Fantastyczny lokal na studencką posiadówkę. Niemal w samym rynku (plac solny) a ceny zupełnie nie rynkowe. Spory wybór wódek, kilka piw. Wódki jak wódki i piwo jak piwo, ale obowiązkowo należy spróbować robionych przez nich nalewek - całkiem niezłej cytrynówki i niesamowicie smacznej malinówki, smakującej prawdziwymi malinami. Obie te nalewki w cenie 4 zł za shota. Dodatkowo pyszny tatar wołowy - 8 zł za kulkę tatara z żółtkiem, dwiema kromkami chleba, kawałkiem masła i odrobiną siekanej cebuli - świetny podkład pod dalszą imprezę.
Wadą jest niestety obsługa, która nie całkiem daje sobie radę gdy gości jest więcej.
W kategorii lokali wszystkie na poje po Xzł, całe jedzenie po Yzł - ścisła wrocławska czołówka.
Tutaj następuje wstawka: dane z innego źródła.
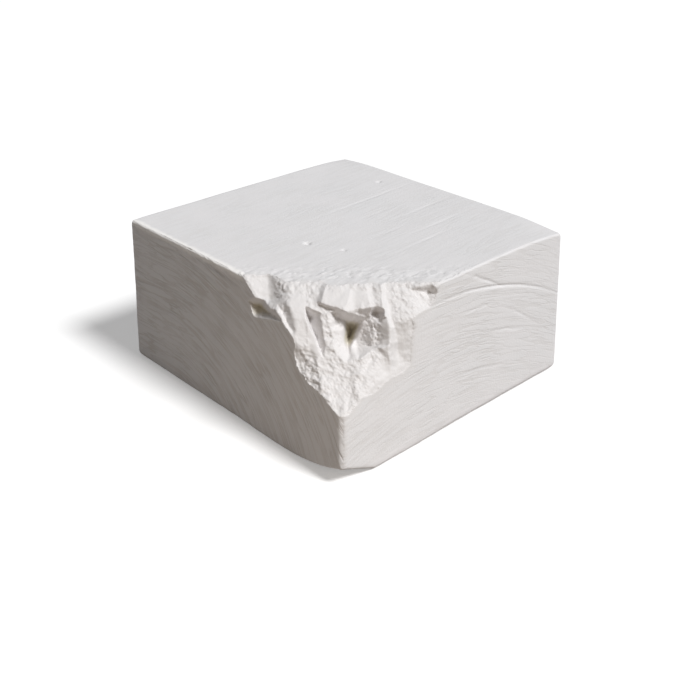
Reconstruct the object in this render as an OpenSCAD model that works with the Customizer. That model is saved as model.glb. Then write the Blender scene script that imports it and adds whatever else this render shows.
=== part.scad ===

Liczy się pomysł - industrial minimalistyczny, jak dla mnie przebojem są stołki barowe z kombinacji wzmocnionych rurek stalowych fi 1,5 cala i grubej deski. Instalacje poprowadzone po ścianach, tynku praktycznie brak :) Tabliczki przemysłowe - odwołujące się do czasów socrealizmu dopełniają całości.
Piwo jak piwo, czysta żołądkowa de luxe jak to wódka, ale... własnej produkcji cytrynówka - bardzo przeze mnie polecana (4zł)
Z dań - niezłe pierogi ruskie i naprawdę dobry burger z piersi kurczaka i warzywami i mieszanką sosów - dobrze warzywka, soczysty kurczak, przypieczona chrupiąca bułeczka (obsługa poleca i ma rację). (8zł)
Do tego dobra muzyka i czegóż więcej chcieć?